== DATA SHOWN ==
==*==

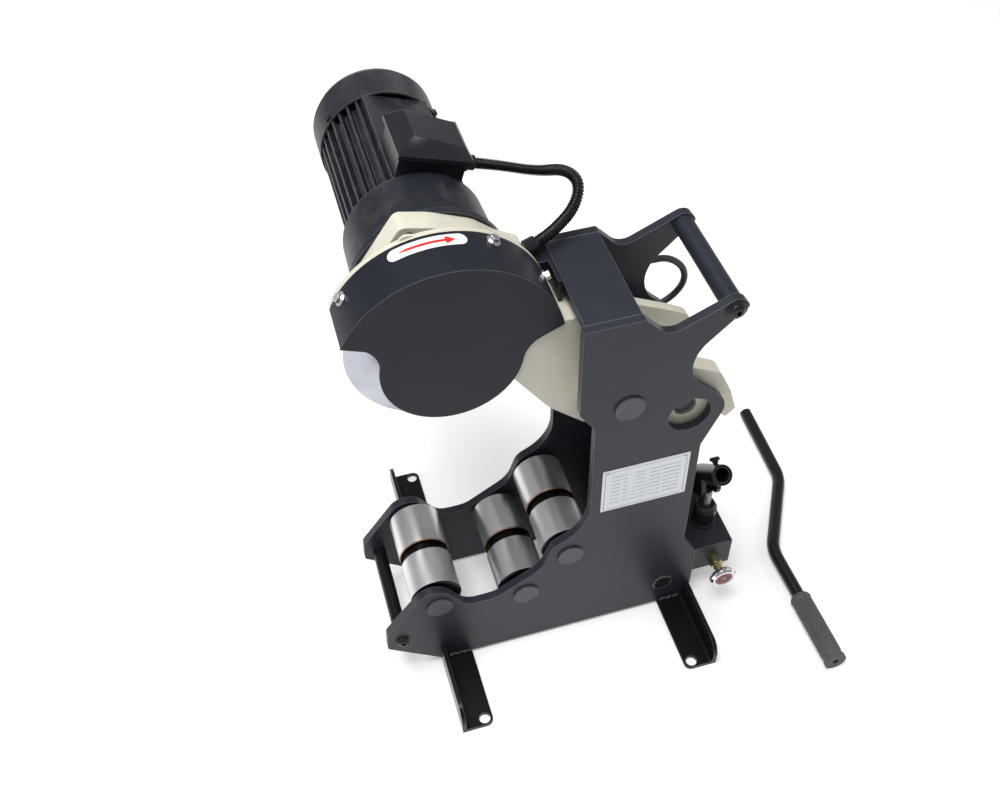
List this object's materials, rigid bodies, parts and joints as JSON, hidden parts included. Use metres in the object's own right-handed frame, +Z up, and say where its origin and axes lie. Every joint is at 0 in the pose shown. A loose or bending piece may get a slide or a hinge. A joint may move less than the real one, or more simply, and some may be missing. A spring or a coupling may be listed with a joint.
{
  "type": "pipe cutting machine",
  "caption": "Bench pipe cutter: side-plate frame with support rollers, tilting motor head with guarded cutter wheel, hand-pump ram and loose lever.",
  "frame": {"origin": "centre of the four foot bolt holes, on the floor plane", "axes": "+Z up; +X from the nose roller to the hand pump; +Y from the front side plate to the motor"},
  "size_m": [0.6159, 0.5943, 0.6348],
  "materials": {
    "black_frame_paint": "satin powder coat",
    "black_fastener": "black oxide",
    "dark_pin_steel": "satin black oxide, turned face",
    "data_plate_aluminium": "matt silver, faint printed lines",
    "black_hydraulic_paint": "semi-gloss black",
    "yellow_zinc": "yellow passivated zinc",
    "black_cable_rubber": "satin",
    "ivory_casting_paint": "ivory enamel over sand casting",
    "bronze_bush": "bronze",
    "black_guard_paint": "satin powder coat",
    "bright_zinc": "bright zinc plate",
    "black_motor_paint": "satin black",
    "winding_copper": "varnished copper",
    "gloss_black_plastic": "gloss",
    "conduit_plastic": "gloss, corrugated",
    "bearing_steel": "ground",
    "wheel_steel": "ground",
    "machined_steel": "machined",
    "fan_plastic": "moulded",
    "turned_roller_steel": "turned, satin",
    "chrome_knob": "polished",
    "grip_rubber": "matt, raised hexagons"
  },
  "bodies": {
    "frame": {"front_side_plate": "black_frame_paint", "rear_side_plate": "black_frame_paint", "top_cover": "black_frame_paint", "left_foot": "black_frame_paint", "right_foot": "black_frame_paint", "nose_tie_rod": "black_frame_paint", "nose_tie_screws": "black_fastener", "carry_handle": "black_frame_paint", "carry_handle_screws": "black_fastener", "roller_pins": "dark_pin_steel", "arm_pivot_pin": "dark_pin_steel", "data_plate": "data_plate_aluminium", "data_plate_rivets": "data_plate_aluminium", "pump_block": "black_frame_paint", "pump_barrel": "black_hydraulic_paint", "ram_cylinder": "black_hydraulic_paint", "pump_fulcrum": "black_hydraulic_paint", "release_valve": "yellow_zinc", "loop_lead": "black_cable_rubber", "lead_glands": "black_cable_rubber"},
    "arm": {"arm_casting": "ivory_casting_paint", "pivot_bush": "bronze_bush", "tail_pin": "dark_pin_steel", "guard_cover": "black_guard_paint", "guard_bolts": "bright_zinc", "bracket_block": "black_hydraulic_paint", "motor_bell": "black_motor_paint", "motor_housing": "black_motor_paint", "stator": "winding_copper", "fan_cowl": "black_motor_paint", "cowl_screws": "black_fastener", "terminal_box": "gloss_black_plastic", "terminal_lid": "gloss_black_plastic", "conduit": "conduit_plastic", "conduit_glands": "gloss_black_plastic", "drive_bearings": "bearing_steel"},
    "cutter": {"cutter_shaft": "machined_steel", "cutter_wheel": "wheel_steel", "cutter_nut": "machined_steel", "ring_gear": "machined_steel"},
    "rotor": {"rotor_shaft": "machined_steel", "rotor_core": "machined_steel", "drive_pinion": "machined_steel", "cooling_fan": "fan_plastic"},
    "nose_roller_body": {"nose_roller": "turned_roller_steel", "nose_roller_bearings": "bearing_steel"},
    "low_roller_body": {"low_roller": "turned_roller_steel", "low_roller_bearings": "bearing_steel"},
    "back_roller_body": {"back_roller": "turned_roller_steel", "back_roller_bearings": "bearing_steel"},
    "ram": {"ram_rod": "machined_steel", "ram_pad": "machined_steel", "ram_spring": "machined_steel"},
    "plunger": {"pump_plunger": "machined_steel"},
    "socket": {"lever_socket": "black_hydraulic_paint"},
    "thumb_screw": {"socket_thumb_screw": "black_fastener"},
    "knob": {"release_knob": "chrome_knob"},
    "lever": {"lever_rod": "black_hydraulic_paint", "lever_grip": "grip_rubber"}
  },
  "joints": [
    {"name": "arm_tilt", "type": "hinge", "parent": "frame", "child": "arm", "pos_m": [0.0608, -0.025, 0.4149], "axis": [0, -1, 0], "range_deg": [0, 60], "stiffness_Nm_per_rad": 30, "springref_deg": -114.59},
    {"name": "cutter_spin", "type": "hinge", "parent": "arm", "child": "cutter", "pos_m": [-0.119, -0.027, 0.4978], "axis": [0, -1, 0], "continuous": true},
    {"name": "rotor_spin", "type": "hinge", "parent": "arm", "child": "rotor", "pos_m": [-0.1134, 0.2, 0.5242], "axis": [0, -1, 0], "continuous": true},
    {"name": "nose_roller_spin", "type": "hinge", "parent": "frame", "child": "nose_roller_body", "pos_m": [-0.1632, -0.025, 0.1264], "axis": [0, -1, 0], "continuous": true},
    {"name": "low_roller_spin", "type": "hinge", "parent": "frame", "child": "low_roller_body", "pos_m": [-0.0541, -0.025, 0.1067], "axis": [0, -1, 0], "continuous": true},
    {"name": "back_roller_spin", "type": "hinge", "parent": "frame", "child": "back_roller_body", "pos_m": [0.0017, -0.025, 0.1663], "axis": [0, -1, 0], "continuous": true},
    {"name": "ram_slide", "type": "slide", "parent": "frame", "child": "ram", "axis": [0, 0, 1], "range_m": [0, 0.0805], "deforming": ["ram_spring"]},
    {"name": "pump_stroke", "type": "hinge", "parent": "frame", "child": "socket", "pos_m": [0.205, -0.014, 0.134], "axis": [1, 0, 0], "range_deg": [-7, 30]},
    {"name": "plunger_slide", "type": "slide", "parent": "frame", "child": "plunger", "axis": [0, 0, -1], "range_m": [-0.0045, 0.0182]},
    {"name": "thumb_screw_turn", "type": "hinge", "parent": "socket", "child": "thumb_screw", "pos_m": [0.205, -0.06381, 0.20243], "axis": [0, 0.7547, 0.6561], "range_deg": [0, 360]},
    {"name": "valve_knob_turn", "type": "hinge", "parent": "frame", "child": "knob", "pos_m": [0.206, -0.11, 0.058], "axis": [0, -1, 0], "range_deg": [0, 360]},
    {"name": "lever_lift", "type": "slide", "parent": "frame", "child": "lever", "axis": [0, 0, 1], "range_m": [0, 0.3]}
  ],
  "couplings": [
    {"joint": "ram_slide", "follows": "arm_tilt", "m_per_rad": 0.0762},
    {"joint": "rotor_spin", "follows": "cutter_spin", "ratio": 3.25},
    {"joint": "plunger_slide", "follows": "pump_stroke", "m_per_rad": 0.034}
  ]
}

==*==

Give back the whole listing exactly as it reads.

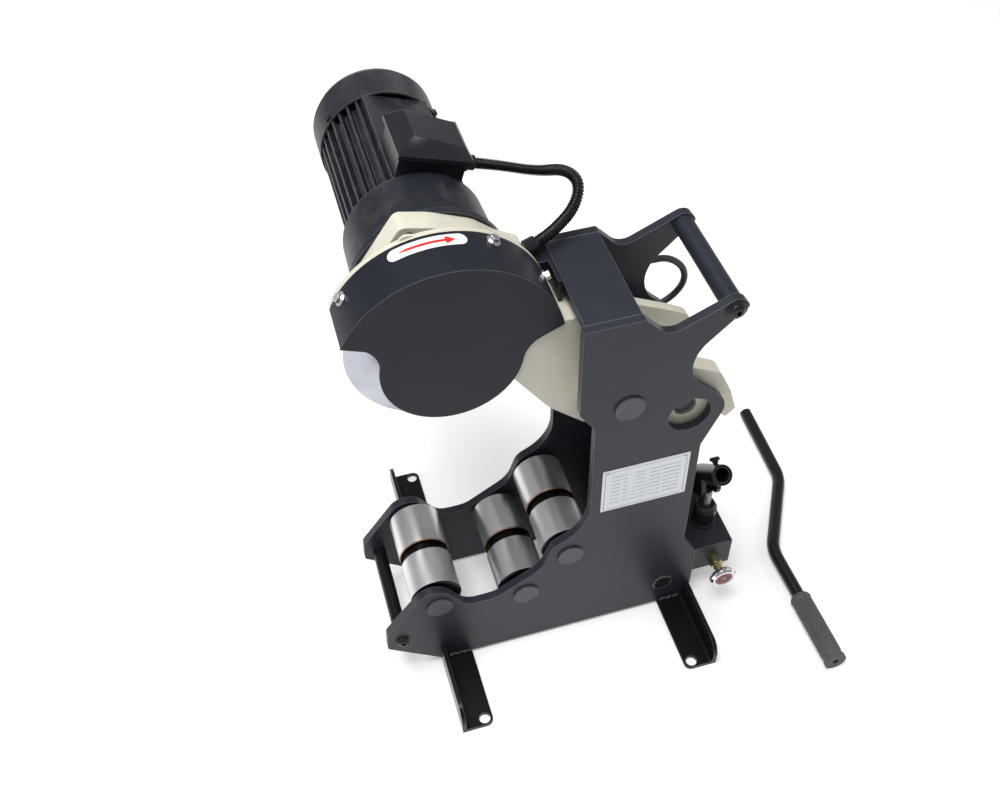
List this object's materials, rigid bodies, parts and joints as JSON, hidden parts included. Use metres in the object's own right-handed frame, +Z up, and say where its origin and axes lie. Every joint is at 0 in the pose shown. A loose or bending piece may get a slide or a hinge. A joint may move less than the real one, or more simply, and some may be missing. A spring or a coupling may be listed with a joint.
{
  "type": "pipe cutting machine",
  "caption": "Bench pipe cutter: side-plate frame with support rollers, tilting motor head with guarded cutter wheel, hand-pump ram and loose lever.",
  "frame": {"origin": "centre of the four foot bolt holes, on the floor plane", "axes": "+Z up; +X from the nose roller to the hand pump; +Y from the front side plate to the motor"},
  "size_m": [0.6159, 0.5943, 0.6348],
  "materials": {
    "black_frame_paint": "satin powder coat",
    "black_fastener": "black oxide",
    "dark_pin_steel": "satin black oxide, turned face",
    "data_plate_aluminium": "matt silver, faint printed lines",
    "black_hydraulic_paint": "semi-gloss black",
    "yellow_zinc": "yellow passivated zinc",
    "black_cable_rubber": "satin",
    "ivory_casting_paint": "ivory enamel over sand casting",
    "bronze_bush": "bronze",
    "black_guard_paint": "satin powder coat",
    "bright_zinc": "bright zinc plate",
    "black_motor_paint": "satin black",
    "winding_copper": "varnished copper",
    "gloss_black_plastic": "gloss",
    "conduit_plastic": "gloss, corrugated",
    "bearing_steel": "ground",
    "wheel_steel": "ground",
    "machined_steel": "machined",
    "fan_plastic": "moulded",
    "turned_roller_steel": "turned, satin",
    "chrome_knob": "polished",
    "grip_rubber": "matt, raised hexagons"
  },
  "bodies": {
    "frame": {"front_side_plate": "black_frame_paint", "rear_side_plate": "black_frame_paint", "top_cover": "black_frame_paint", "left_foot": "black_frame_paint", "right_foot": "black_frame_paint", "nose_tie_rod": "black_frame_paint", "nose_tie_screws": "black_fastener", "carry_handle": "black_frame_paint", "carry_handle_screws": "black_fastener", "roller_pins": "dark_pin_steel", "arm_pivot_pin": "dark_pin_steel", "data_plate": "data_plate_aluminium", "data_plate_rivets": "data_plate_aluminium", "pump_block": "black_frame_paint", "pump_barrel": "black_hydraulic_paint", "ram_cylinder": "black_hydraulic_paint", "pump_fulcrum": "black_hydraulic_paint", "release_valve": "yellow_zinc", "loop_lead": "black_cable_rubber", "lead_glands": "black_cable_rubber"},
    "arm": {"arm_casting": "ivory_casting_paint", "pivot_bush": "bronze_bush", "tail_pin": "dark_pin_steel", "guard_cover": "black_guard_paint", "guard_bolts": "bright_zinc", "bracket_block": "black_hydraulic_paint", "motor_bell": "black_motor_paint", "motor_housing": "black_motor_paint", "stator": "winding_copper", "fan_cowl": "black_motor_paint", "cowl_screws": "black_fastener", "terminal_box": "gloss_black_plastic", "terminal_lid": "gloss_black_plastic", "conduit": "conduit_plastic", "conduit_glands": "gloss_black_plastic", "drive_bearings": "bearing_steel"},
    "cutter": {"cutter_shaft": "machined_steel", "cutter_wheel": "wheel_steel", "cutter_nut": "machined_steel", "ring_gear": "machined_steel"},
    "rotor": {"rotor_shaft": "machined_steel", "rotor_core": "machined_steel", "drive_pinion": "machined_steel", "cooling_fan": "fan_plastic"},
    "nose_roller_body": {"nose_roller": "turned_roller_steel", "nose_roller_bearings": "bearing_steel"},
    "low_roller_body": {"low_roller": "turned_roller_steel", "low_roller_bearings": "bearing_steel"},
    "back_roller_body": {"back_roller": "turned_roller_steel", "back_roller_bearings": "bearing_steel"},
    "ram": {"ram_rod": "machined_steel", "ram_pad": "machined_steel", "ram_spring": "machined_steel"},
    "plunger": {"pump_plunger": "machined_steel"},
    "socket": {"lever_socket": "black_hydraulic_paint"},
    "thumb_screw": {"socket_thumb_screw": "black_fastener"},
    "knob": {"release_knob": "chrome_knob"},
    "lever": {"lever_rod": "black_hydraulic_paint", "lever_grip": "grip_rubber"}
  },
  "joints": [
    {"name": "arm_tilt", "type": "hinge", "parent": "frame", "child": "arm", "pos_m": [0.0608, -0.025, 0.4149], "axis": [0, -1, 0], "range_deg": [0, 60], "stiffness_Nm_per_rad": 30, "springref_deg": -114.59},
    {"name": "cutter_spin", "type": "hinge", "parent": "arm", "child": "cutter", "pos_m": [-0.119, -0.027, 0.4978], "axis": [0, -1, 0], "continuous": true},
    {"name": "rotor_spin", "type": "hinge", "parent": "arm", "child": "rotor", "pos_m": [-0.1134, 0.2, 0.5242], "axis": [0, -1, 0], "continuous": true},
    {"name": "nose_roller_spin", "type": "hinge", "parent": "frame", "child": "nose_roller_body", "pos_m": [-0.1632, -0.025, 0.1264], "axis": [0, -1, 0], "continuous": true},
    {"name": "low_roller_spin", "type": "hinge", "parent": "frame", "child": "low_roller_body", "pos_m": [-0.0541, -0.025, 0.1067], "axis": [0, -1, 0], "continuous": true},
    {"name": "back_roller_spin", "type": "hinge", "parent": "frame", "child": "back_roller_body", "pos_m": [0.0017, -0.025, 0.1663], "axis": [0, -1, 0], "continuous": true},
    {"name": "ram_slide", "type": "slide", "parent": "frame", "child": "ram", "axis": [0, 0, 1], "range_m": [0, 0.0805], "deforming": ["ram_spring"]},
    {"name": "pump_stroke", "type": "hinge", "parent": "frame", "child": "socket", "pos_m": [0.205, -0.014, 0.134], "axis": [1, 0, 0], "range_deg": [-7, 30]},
    {"name": "plunger_slide", "type": "slide", "parent": "frame", "child": "plunger", "axis": [0, 0, -1], "range_m": [-0.0045, 0.0182]},
    {"name": "thumb_screw_turn", "type": "hinge", "parent": "socket", "child": "thumb_screw", "pos_m": [0.205, -0.06381, 0.20243], "axis": [0, 0.7547, 0.6561], "range_deg": [0, 360]},
    {"name": "valve_knob_turn", "type": "hinge", "parent": "frame", "child": "knob", "pos_m": [0.206, -0.11, 0.058], "axis": [0, -1, 0], "range_deg": [0, 360]},
    {"name": "lever_lift", "type": "slide", "parent": "frame", "child": "lever", "axis": [0, 0, 1], "range_m": [0, 0.3]}
  ],
  "couplings": [
    {"joint": "ram_slide", "follows": "arm_tilt", "m_per_rad": 0.0762},
    {"joint": "rotor_spin", "follows": "cutter_spin", "ratio": 3.25},
    {"joint": "plunger_slide", "follows": "pump_stroke", "m_per_rad": 0.034}
  ]
}